I say it IS the future.
That's why a space elevator isn't going to save any money over a rocket. You still have to add the same amount of energy to an object to get it to stay in orbit. A space elevator doesn't provide any cost advantage.
I was just speaking of the tangibility of Jacob’s ladder to humans, is all.
As for our elevator here, it reminds me of da Vinci’s helicopter.
having dealth with cable stretch and tensile strengths when logging oil wells to a mile and more it always amazes me that no one discusses cable stretch during these space elevator conversations.
Environmentalists will find an endangered three spotted winged toad and will shut the project down.
So that means that the real problem will be geopolitical.
The only countries that could host it are:
-PJ
The size, the forces to manage and thus the materials of a space elevator depend on the size of the base body. Smaller bodies mean lower geostationary orbits thus shorter cables, and less tensile strength required so less exotic materials. Building one on earth with what most would consider 'conventional' materials isn't possible and, at least, pushes the theoretical limits of what might be done with unconventional ones. It would be significantly easier on our moon and straightforward on Deimos (a mere 13 miles long if my math is correct.) Well, other than the problems with getting to the construction site. Which seem relatively small compared to conceiving an earthly space elevator.
Other than as a proof of concept demonstration, I can't think of short term economic benefits of a Deimos elevator. But I suspect Obama has already spent more than it would cost... with less benefits. It might even be possible to install it remotely via robots. Its novelty would certainly command public interest and might prove to be worth its cost in PR.
A lunar elevator would be more difficult, but would have obvious utility to anyone trying to expand into space. It would allow complex earth products easier access to an expanding lunar base and would allow cheap (in gravity boost costs) lunar raw materials be used in place of expensive earth source ones for both earth and lunar orbital construction. Other than weather and extreme materials, it would require dealing with most of the real issues an earthly elevator would require. Over time its mere presence would remove most of the unreal issues as public concern.

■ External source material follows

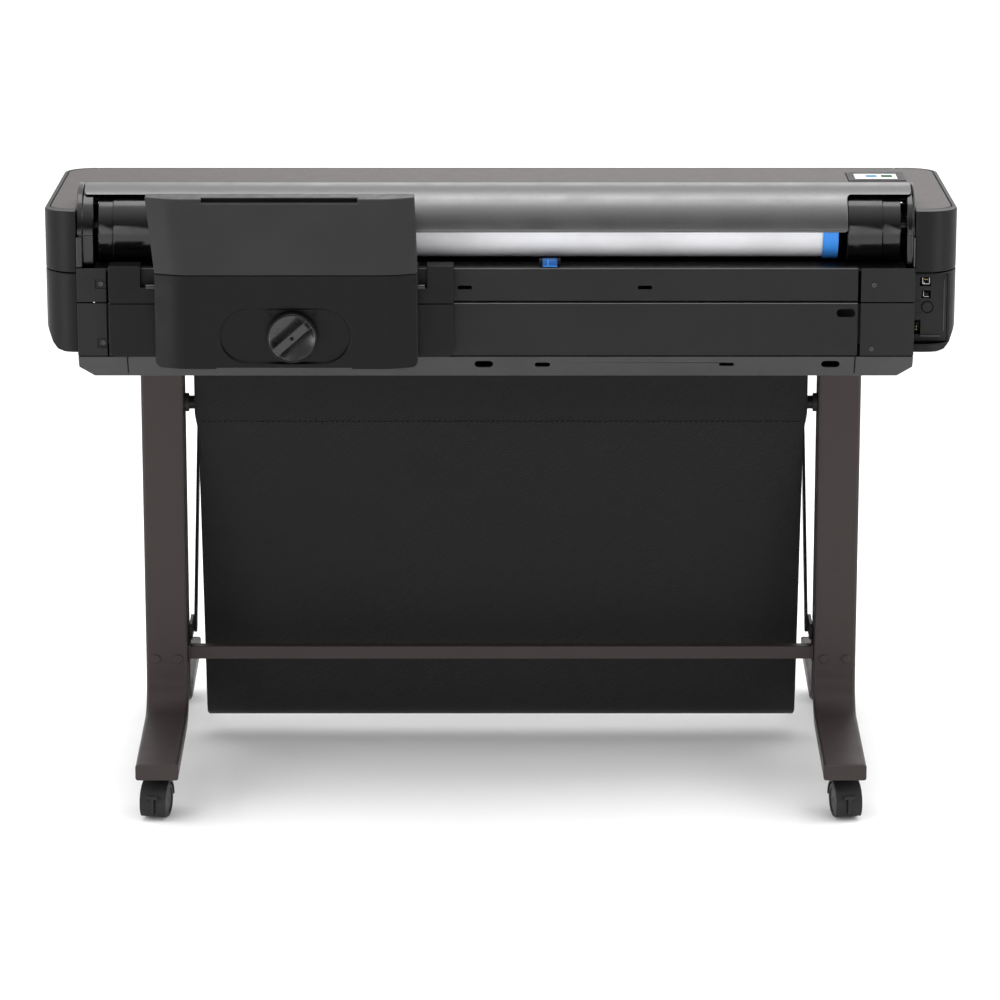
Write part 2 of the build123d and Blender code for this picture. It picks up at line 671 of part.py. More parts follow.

Alas, before we can consider any of these we'll probably have to defeat the philosophical adversaries holding us back. Socialism, environmentalism, etc. won't leave us the needed capital to invest is such big projects.
Nicola M. Pugno
Department of Structural Engineering, Politecnico di Torino, Corso Duca degli Abruzzi 24, 10129, Italy; nicola.pugno@polito.it
Abstract In this paper different deterministic and statistical models, based on new quantized theories proposed by the author, are presented to estimate the strength of a real, thus defective, space elevator cable. The cable, of ~100 megameters in length, is composed by carbon nanotubes, ~100 nanometers long: thus, its design involves from the nano- to the mega-mechanics. The predicted strengths are extensively compared with the experiments and the atomistic simulations on carbon nanotubes available in the literature. All these approaches unequivocally suggest that the megacable strength will be reduced by a factor at least of ~70% with respect to the theoretical nanotube strength, today (erroneously) assumed in the cable design. The reason is the unavoidable presence of defects in a so huge cable. Preliminary in silicon tensile experiments confirm the same finding. The deduced strength reduction is sufficient to pose in doubt the effective realization of the space elevator, that if built as today designed will surely break (according to the authors opinion). The mechanics of the cable is also revised and possibly damage sources discussed.
Kind of like the Columbia canal. We found a reasonably good way around that. At least until Jimmy Carter came along. Like present day Somalia, the then current value of the land, under the status quo, was worthless. It was a pestilent hellhole. Only its location had value.